In this table, called user_pages
, I would end up with a bunch of raw data that can be turned into a recommendation engine. What I mean by recommendation engine - I want to analyze historical data, and be able to predict, based on a set of viewed pages, the next pages that a user may like. Let's say there is a strong correlation between visiting page with ID 3 after going to pages with IDs 4, 9, 15. If a user goes on pages 4, 9, and 15, then the engine should recommend page 3.
I think I have all of the data input code necessary for creating this. How would I write something that analyzes the data for correlation of pages (i.e. almost everyone who visited page 5 visited page 1 also), and somehow use that to predict in the future the pages that a user may end up liking?
Upvotes: 2
Views: 4260
Reputation: 5103
Recommendation systems are a big part of A.I research. I believe you are interested in a collection of algorithms called collaborative filtering. Since the netflix prize in 2007 this field has developed greatly. I would recommend going here and having a read. It explains the basic concepts of recommender systems in a succinct and clear way and also provides a link to Java source code for an approach to the Netflix project, MemReader. You could examine this source code and extrapolate the basic algorithms for building a recommendation engine.
Alternatively if you want a more mathematical explanation of the algorithms employed go here.

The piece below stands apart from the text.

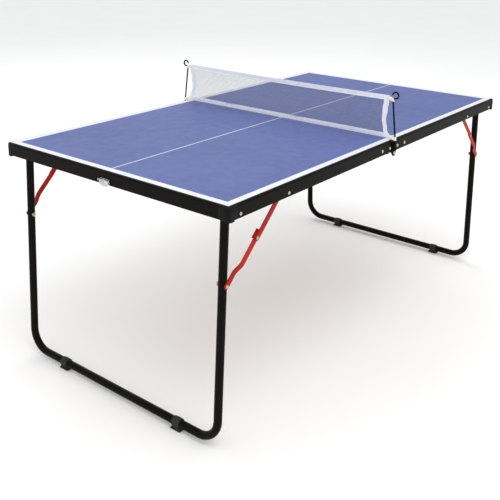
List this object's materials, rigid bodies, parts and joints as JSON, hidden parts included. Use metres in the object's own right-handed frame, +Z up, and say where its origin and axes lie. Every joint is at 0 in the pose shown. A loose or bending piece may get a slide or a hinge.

It shouldn't take too long to implement at all.
Upvotes: 8
Reputation: 2483
This post posed a similar question: Advanced MySQL: Find correlations between poll responses
I think you would be able to generate a similar response if your primary data table had one additional field in it, specifically the id of the page the used last visited or visited immediately following.
Something like this:
+------+----------+--------------+----------+
| id | page_id | next_page_id | user_id |
+------+----------+--------------+----------+
| 1 | 1 | 1 | 1 |
| 2 | 1 | 2 | 2 |
| 3 | 1 | 2 | 3 |
| 4 | 1 | 2 | 4 |
| 5 | 2 | 3 | 1 |
| 6 | 2 | 3 | 2 |
| 7 | 2 | 3 | 3 |
| 8 | 2 | 4 | 4 |
| 9 | 3 | 5 | 1 |
+------+----------+--------------+----------+
Then you should be able to use a modified version of one of the SQL queries suggested there to generate a list of high-correlation recommendations between the current page and the next page.
Upvotes: 1